AS: Emigre is often cited as the first design publication of the computerized era in design. What role did computerization play in the evolution of Emigre?

RvdL: The most immediate impact of computerization for us was on the cost of typesetting. Up to the point of the Mac, we either used professional photo typesetting services, which was far beyond our non-existing budget, or we used typewriters, Letraset, and cut-and-paste to set your texts. With the Mac we could make our own fonts. Granted, they were coarse resolution bitmap fonts, and many designers thought they looked hideous. But to us it was a way to save money on typesetting, and as an added bonus we were able to differentiate ourselves from every other magazine simply because of those curious never-before-seen typefaces that we used.

The first time we used the Mac for Emigre, in 1985, there were no page layout programs, Postscript and Laser printers didn’t even exist yet. We printed out low resolution type on an Image writer on paper as big as we could, and then we reduced the type using a stat camera and pasted it down on boards.

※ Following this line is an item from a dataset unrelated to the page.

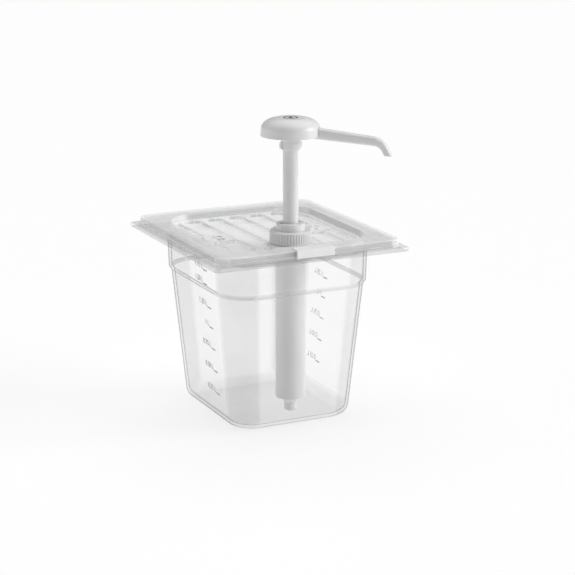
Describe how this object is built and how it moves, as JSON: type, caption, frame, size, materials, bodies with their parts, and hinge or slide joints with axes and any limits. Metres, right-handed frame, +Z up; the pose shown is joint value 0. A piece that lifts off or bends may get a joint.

It was a slow and gradual transition from manual paste-up to full computerization. It wasn’t until ten years later, probably around 1996 that we did our first issue where layouts and prepress, including images, was done entirely digitally.

As the computer became more sophisticated, so did our typefaces, and before too long requests were coming in from designers asking if they could purchase the fonts that we were using in Emigre magazine. That’s how the Emigre Fonts foundry came about. We initially sold typesetting to designers using our fonts. Then later we started selling the fonts on floppy disks. The sales of those typefaces is what largely supported the publishing of Emigre magazine. And then, when the internet came along, we couldn’t believe our luck. We had a successful digital product that we could now sell on-line. So now, the computer was the machine that we used to design, manufacture, and distribute our product. So in terms of the evolution of our business, the computer had an impact on how we designed, but much more significantly, it was central to how we operated as a business.

AS: What publications did you regard as role models when you started out in 1984?

RvdL: When we started Emigre there was a plethora of independently published magazines. A trip to Printed Matter in New York in those days was always like a treasure hunt for independently published magazines. There are too many to mention. I remember closely studying 4 Taxis (France), I loved RAW, and I still have copies of WET magazine. But it was Hard Werken that inspired me the most. I tried to mimic that best I could without looking like a complete copycat.

AS: How do you view the current publication landscape regarding graphic design writing and critical engagement?

RvdL: I’m always searching, but I find it’s slim pickins. I’m impressed with Slanted (Germany), Azimuth (France), and Idea magazine (Japan) continues to impress me, although the latter is almost entirely a visual treat for me. Lately, I found the most interesting writing on design in exhibition catalogs, like Andrew Baluvelt and Ellen Lupton’s Graphic Design: Now in Production or Jon Sueda’s exhibition catalogs such as All Possible Futures. There may be other great writing out there, but I don’t know where it’s hiding. In general I’m at a loss knowing what the prevailing conversations within design are about these days. There used to be a time when someone like Steven Heller could write an article about “Ugly” design and there’d be a firestorm that lasted for years. It’s been a while since I’ve seen anything like that.

AS: A favorite Emigre cover and a favorite non-Emigre design magazine cover?

RvdL: That’s always difficult, but I do still like the cover of Emigre #1. Runner up would be Emigre #24.

My favorite non-Emigre cover, for a design magazine — probably Wolfgang Weingart’s covers for Typographische Monatsblätter.